First, I correlated acoustically-detected Deep-Scattering Layers (DSL) of mesopelagic fishes with midwater oxygen, irradiance, and temperature, and found that the lower DSL boundary correlates most with oxygen. The upper boundary correlates with both oxygen and irradiance. Assuming current deoxygenation rates, I predicted both lower and upper boundaries will shoal. Next, I measured activities of the aerobic enzymes Citrate Synthase and Malate Dehydrogenase, and the anaerobic enzyme Lactate Dehydrogenase to test for changes in metabolic activities of mesopelagic fish in response to dissolved oxygen. There was an apparent suppression of activity at low oxygen concentrations for all species combined. There was no increased reliance on anaerobic activity at depressed oxygen concentrations. Although there is evidence that some mesopelagic fishes may have a rare alternate anaerobic pathway catalyzed in part by Alcohol Dehydrogenase, I did not detect any Alcohol Dehydrogenase activity for 16 species studied.

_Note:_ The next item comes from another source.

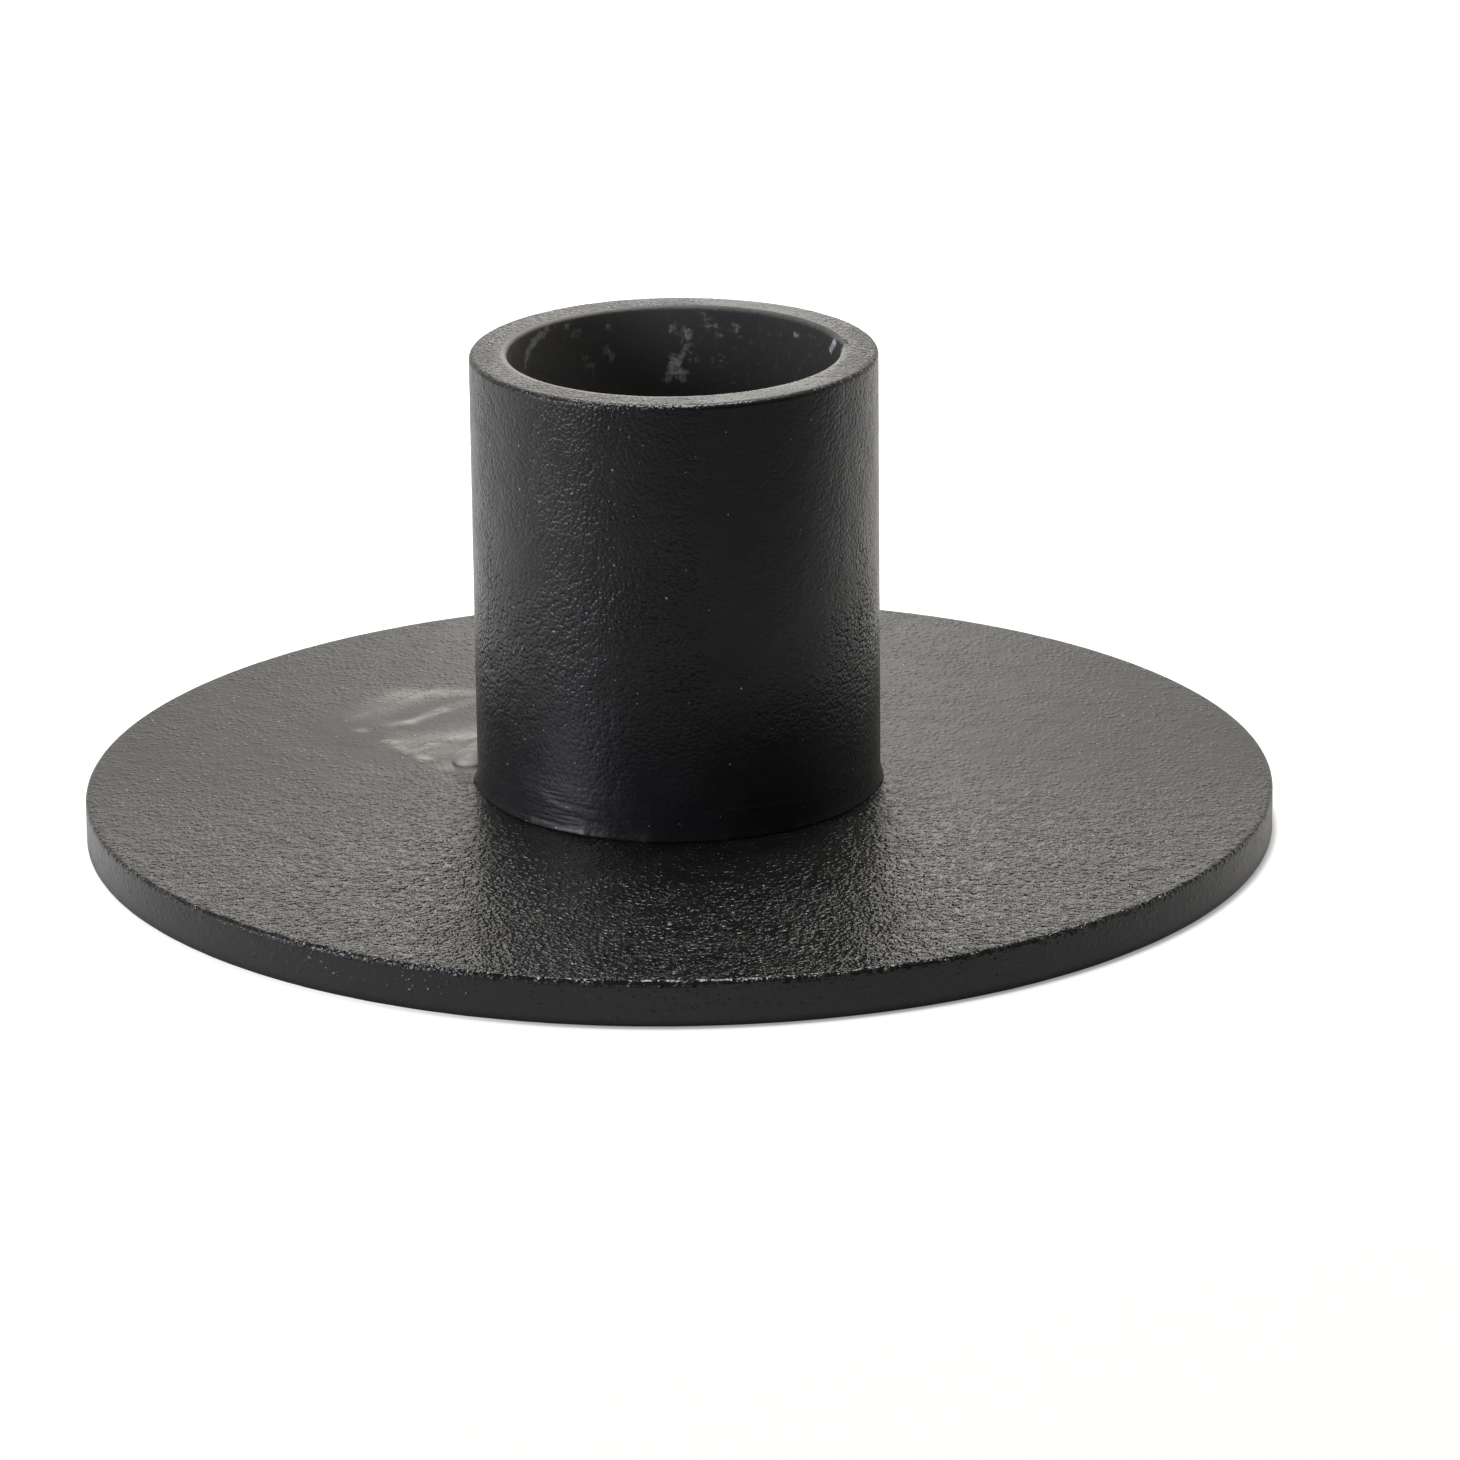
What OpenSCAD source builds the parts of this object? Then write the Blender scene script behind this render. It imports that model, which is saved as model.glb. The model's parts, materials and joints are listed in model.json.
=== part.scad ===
// Low candle holder: a round steel plate with a short piece of steel tube welded upright on its middle,
// all under one matte black coat. Every size is the coated one. The underside of the plate lies at z = 0
// and the tube stands on the Z axis.

/* [Candle] */
// Diameter of the candle that the socket takes
candle_d = 22; // [18:0.5:26]
// Play between the candle and the bore, on the diameter
candle_play = 0.8; // [0.3:0.1:2]

/* [Socket tube] */
// Thickness of the tube's wall
tube_wall = 2.65; // [2:0.05:4]
// Height of the rim above the plate
tube_h = 30.8; // [18:0.2:60]
// Radius that rounds the rim's outer edge
rim_outer_round = 0.4; // [0.1:0.05:0.8]
// Radius that rounds the rim's inner edge
rim_inner_round = 0.3; // [0.1:0.05:0.8]

/* [Base plate] */
// Diameter of the plate
plate_d = 82.5; // [60:0.5:140]
// Thickness of the plate
plate_t = 3.2; // [2:0.1:8]
// Radius that rounds the plate's upper edge
plate_top_round = 0.3; // [0.1:0.05:0.8]
// Radius that rounds the plate's lower edge
plate_low_round = 0.25; // [0.1:0.05:0.8]

/* [Seam weld] */
// Depth of the bevel at the tube's foot, which the weld fills
weld_depth = 1.3; // [0.6:0.1:1.6]
// Height of the weld up the tube
weld_h = 2.2; // [1:0.1:4]
// How far the weld stands out from the tube's wall at the plate
weld_proud = 0.25; // [0.1:0.05:0.8]

/* [Weld stop] */
// Direction of the last ripple, where the weld was ended, counted from +X
stop_angle = 165; // [0:1:359]
// Radius of the last ripple on the plate
stop_r = 1.5; // [0.8:0.1:2.5]
// Height of the last ripple
stop_h = 0.8; // [0.4:0.1:1.6]
// Number of ripples left standing
stop_ripples = 4; // [1:1:8]
// Angle from each ripple to the next
stop_step = 7; // [3:0.5:9]

/* [Weld spatter] */
// Radius of the largest drop of spatter on the plate
drop_r = 0.55; // [0.2:0.05:1]
// Height of the largest drop
drop_h = 0.22; // [0.1:0.02:0.5]

/* [Hidden] */
$fn = 128;

bore_r = (candle_d + candle_play) / 2;
tube_r = bore_r + tube_wall;
plate_r = plate_d / 2;
// Overrun of every cut past the face that it opens
overrun = 0.5;
// Outer radius of the weld where it meets the plate
weld_r = tube_r + weld_proud;
// Share of the last ripple's radius by which its middle stands off the weld
stop_stand_share = 0.6;
// Share of the last ripple's size that the first one has
stop_first_share = 0.7;
stop_dist = weld_r + stop_stand_share * stop_r;
// The spatter lies between the far side of the last ripple and the plate's rounded edge
spatter_in_r = stop_dist + stop_r;
spatter_out_r = plate_r - plate_top_round;
// One row per drop: its direction from the last ripple, its place between the spatter's two radii, and its
// size, the last two as shares
drop_shares = [
    [2, 0.06, 0.8],
    [-8, 0.08, 1],
    [-2, 0.12, 0.9],
    [-14, 0.04, 0.6],
    [-7, 0.22, 1],
    [-26, 0.25, 0.7],
    [-35, 0.35, 0.9]
];

// What a quarter round leaves to be cut off a square corner; the corner points to +X and +Y
module corner_waste(round_r) {
    difference() {
        square(round_r + overrun);
        circle(round_r);
    }
}

// Radius of the ball whose cap has this radius on the plate and this height
function ball_r(base_r, h) = (base_r * base_r + h * h) / (2 * h);

// A cap cut off a ball, its flat side down on z = 0
module cap(base_r, h) {
    ball = ball_r(base_r, h);
    rotate_extrude()
        intersection() {
            translate([0, h - ball]) circle(ball);
            square([base_r, h]);
        }
}

module base_plate() {
    color([0.16, 0.16, 0.15])
        rotate_extrude()
            difference() {
                square([plate_r, plate_t]);
                translate([plate_r - plate_top_round, plate_t - plate_top_round])
                    corner_waste(plate_top_round);
                translate([plate_r - plate_low_round, plate_low_round])
                    mirror([0, 1])
                        corner_waste(plate_low_round);
            }
}

module socket_tube() {
    color([0.10, 0.10, 0.11])
        translate([0, 0, plate_t])
            rotate_extrude()
                difference() {
                    translate([bore_r, 0]) square([tube_wall, tube_h]);
                    translate([tube_r - rim_outer_round, tube_h - rim_outer_round])
                        corner_waste(rim_outer_round);
                    translate([bore_r + rim_inner_round, tube_h - rim_inner_round])
                        mirror([1, 0])
                            corner_waste(rim_inner_round);
                    polygon([
                        [tube_r - weld_depth, -overrun],
                        [tube_r - weld_depth, 0],
                        [tube_r, weld_h],
                        [tube_r + overrun, weld_h],
                        [tube_r + overrun, -overrun]
                    ]);
                }
}

// The bead fills the bevel from the plate to the top of the bevel and swells a little past the tube's wall
module seam_weld() {
    color([0.12, 0.12, 0.12])
        translate([0, 0, plate_t])
            rotate_extrude()
                polygon([
                    [tube_r - weld_depth, 0],
                    [weld_r, 0],
                    [weld_r, weld_proud],
                    [tube_r, weld_h]
                ]);
}

// Everything that the finished seam and the tube above it take up, as far up as the ripples can reach
module foot_space() {
    rotate_extrude()
        polygon([
            [0, -overrun],
            [weld_r, -overrun],
            [weld_r, weld_proud],
            [tube_r, weld_h],
            [tube_r, weld_h + stop_h],
            [0, weld_h + stop_h]
        ]);
}

// The last ripples of the weld, left standing against the seam; each is a little larger than the one before
module weld_stop() {
    color([0.34, 0.34, 0.33])
        translate([0, 0, plate_t])
            difference() {
                for (i = [0 : stop_ripples - 1]) {
                    size = 1 - (1 - stop_first_share) * i / max(1, stop_ripples - 1);
                    ball = size * ball_r(stop_r, stop_h);
                    rotate([0, 0, stop_angle - i * stop_step])
                        translate([weld_r + stop_stand_share * size * stop_r, 0, size * stop_h - ball])
                            sphere(ball);
                }
                below = 2 * ball_r(stop_r, stop_h);
                translate([0, 0, -below])
                    cylinder(r = spatter_in_r + below, h = below);
                foot_space();
            }
}

module weld_spatter() {
    color([0.30, 0.30, 0.29])
        translate([0, 0, plate_t])
            for (drop = drop_shares) {
                size = drop[2];
                inner = spatter_in_r + drop_r;
                outer = spatter_out_r - drop_r;
                rotate([0, 0, stop_angle + drop[0]])
                    translate([inner + drop[1] * (outer - inner), 0, 0])
                        cap(size * drop_r, size * drop_h);
            }
}

base_plate();
socket_tube();
seam_weld();
weld_stop();
weld_spatter();
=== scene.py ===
"""Looks of a low black candle holder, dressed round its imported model.

The holder is a round steel plate with a short tube welded upright on its middle, under one matte, sandy
black coat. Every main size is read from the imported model. Each piece is built again as a fine mesh with its
true roundings and the small marks of the real one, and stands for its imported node.
"""

from __future__ import annotations

import functools
import json
import logging
import math
from collections.abc import Sequence
from dataclasses import dataclass, field
from enum import Enum
from typing import Any

import bmesh
import bpy
import numpy as np
from mathutils import Matrix, Vector

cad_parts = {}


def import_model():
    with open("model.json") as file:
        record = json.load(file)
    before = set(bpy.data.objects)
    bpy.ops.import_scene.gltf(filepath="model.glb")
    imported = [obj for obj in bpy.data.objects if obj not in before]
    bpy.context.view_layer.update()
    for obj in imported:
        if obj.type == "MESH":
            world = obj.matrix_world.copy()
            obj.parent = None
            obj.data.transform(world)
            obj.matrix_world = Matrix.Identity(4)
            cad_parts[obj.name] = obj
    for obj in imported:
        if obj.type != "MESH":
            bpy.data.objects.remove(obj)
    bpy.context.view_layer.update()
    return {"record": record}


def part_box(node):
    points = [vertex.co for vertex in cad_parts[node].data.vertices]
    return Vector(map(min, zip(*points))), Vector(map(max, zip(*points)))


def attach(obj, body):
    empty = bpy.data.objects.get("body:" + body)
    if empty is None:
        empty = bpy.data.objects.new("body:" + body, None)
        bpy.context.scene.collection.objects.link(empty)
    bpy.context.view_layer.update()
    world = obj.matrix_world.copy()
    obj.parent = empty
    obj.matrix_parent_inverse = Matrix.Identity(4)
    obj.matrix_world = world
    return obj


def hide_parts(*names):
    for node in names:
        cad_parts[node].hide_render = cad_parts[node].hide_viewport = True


log = logging.getLogger("candle_holder")

Node = bpy.types.Node
Socket = bpy.types.NodeSocket
Value = float | str | Sequence[float] | Socket
Inputs = dict[str | int, Value]
Colour = tuple[float, float, float]

MM = 0.001
BODY = "root"
FULL_TURN = 2 * math.pi
WHITE: Colour = (1.0, 1.0, 1.0)
# Between these lie most values of a noise pattern
NOISE_RANGE = (0.3, 0.7)


class Slot(Enum):
    """The record's material slots."""

    PLATE = "plate_coat"
    TUBE = "tube_coat"
    WELD = "weld_coat"
    GLOSS = "weld_gloss"


class Way(Enum):
    """A direction on a piece."""

    ACROSS = "X"
    BACK = "Y"
    UP = "Z"
    OUT = "out from the Z axis"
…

Finally, I compared responses of mesopelagic fish assemblages at three frontal systems. I found no abundance changes across fronts, except for larvae which were elevated at the most stable system. Non-vertically migratory assemblages were uniform across frontal gradients, while migratory and larval fish assemblages were typically altered across fronts. Changes in population growth potential were detected across the two more stable frontal systems for migrators and larvae, though not for non-migrators.

These results suggest that deoxygenation may cause habitat compression and

metabolic suppression, while changes to frontal frequency could impact the structure and

population growth of mesopelagic fish assemblages. Ongoing monitoring of these

populations using existing and novel technologies will allow further understanding of

mesopelagic fish responses to these and other environmental changes.